Membangun Budaya Hidup Sehat
Kiai Ulil merasa begitu prihatin dengan sejumlah fakta tentang banyaknya kiai-kiai muda yang mudah sakit, lalu meninggal dunia di usia muda. Baginya, problem kesehatan ini bisa dicegah dengan berbagai aktivitas yang mudah, murah, dan menyenangkan. Saat ini ia giat mempromosikan program hidup sehat khusus untuk para kiai. Praktiknya sederhana, memperbanyak jalan kaki, mengubah pola makan yang lebih sehat dan berpuasa. Pola itu sudah dipraktikkan dengan baik oleh Kiai Mustafa Bisri (Gus Mus) mertuanya. Di usianya yang sudah berkepala 8, Gus Mus mampu menjalankan ritual umroh secara sempurna, tanpa bantuan kursi roda yang dibantu orang lain.

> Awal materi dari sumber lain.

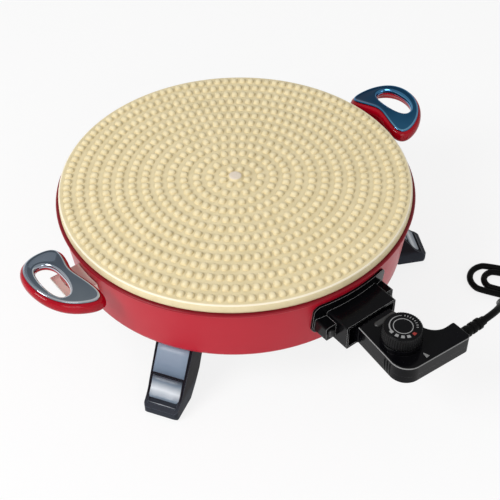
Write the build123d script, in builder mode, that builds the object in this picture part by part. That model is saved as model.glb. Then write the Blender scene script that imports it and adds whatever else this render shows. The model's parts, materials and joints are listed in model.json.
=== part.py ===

Selain Gus Mus, saya menjumpai Kiai Husein Muhammad dari Perguruan FAHMINA Cirebon dan Kiai Hasan Abdullah Sahal dari Gontor Ponorogo. Keduanya telah membangun pola hidup sederhana namun sehat, seperti olah ringan secara rutin alias jalan kaki pagi, rajin berpuasa, mengatur pola makan dengan asupan yang terukur, namun cukup kandungan nutrisi dan gizinya. Porsi makanan yang disantap jauh dari kesan mewah, berukuran jumbo, berbumbu ekstrim dan berlemak. Prinsipnya, makanan itu sekadar cukup untuk menopang tubuh agar tetap kuat beribadah.
Saya mengenal Kiai Hasan Abdullah Sahal sejak tahun 1981, ketika nyantri di Pondok Gontor. Dugaan saya dulu, Kiai Hasan tidak bisa naik sepeda motor. Pasalnya, beliau pergi ke mana-mana selalu berjalan kaki. Baik saat hendak mengajar atau berkeliling pondok untuk melihat kehidupan para santri. Sekarang, setelah puluhan tahun, saya baru menyadari bahwa pilihan berjalan kaki itu telah berbuah pada kehidupan yang jauh lebih sehat di kemudian waktu. Sekarang, beliau masih tetap sehat dan bugar di usia yang hampir 80 tahun.
Dalam hal kesehatan, saya percaya pada pepatah kuno “you are what you eat”. Konon, slogan ini ditulis oleh Anthelme Brillat-Savarin, dalam bukunya Physiologie du Goût (1826). Dia menulis, “Tell me what you eat and I will tell you what you are”. Dalam pepatah Melayu ada istilah “sesaat di bibir, seumur hidup di pinggul”. Kedua pepatah ini memberi pesan bahwa segala jenis makanan yang kita konsumsi akan berdampak pada kualitas kesehatan kita di kemudian waktu.
Meski bukan dokter, juga bukan peramal yang mampu membaca takdir yang akan menimpa diri, saya yakin bahwa penyakit itu bisa dicegah, dengan berupaya membangun kualitas hidup agar bisa menjadi lebih baik. Soal takdir kematian, biarlah malaikat itu datang menjemput nyawa tanpa rasa sakit. Amin.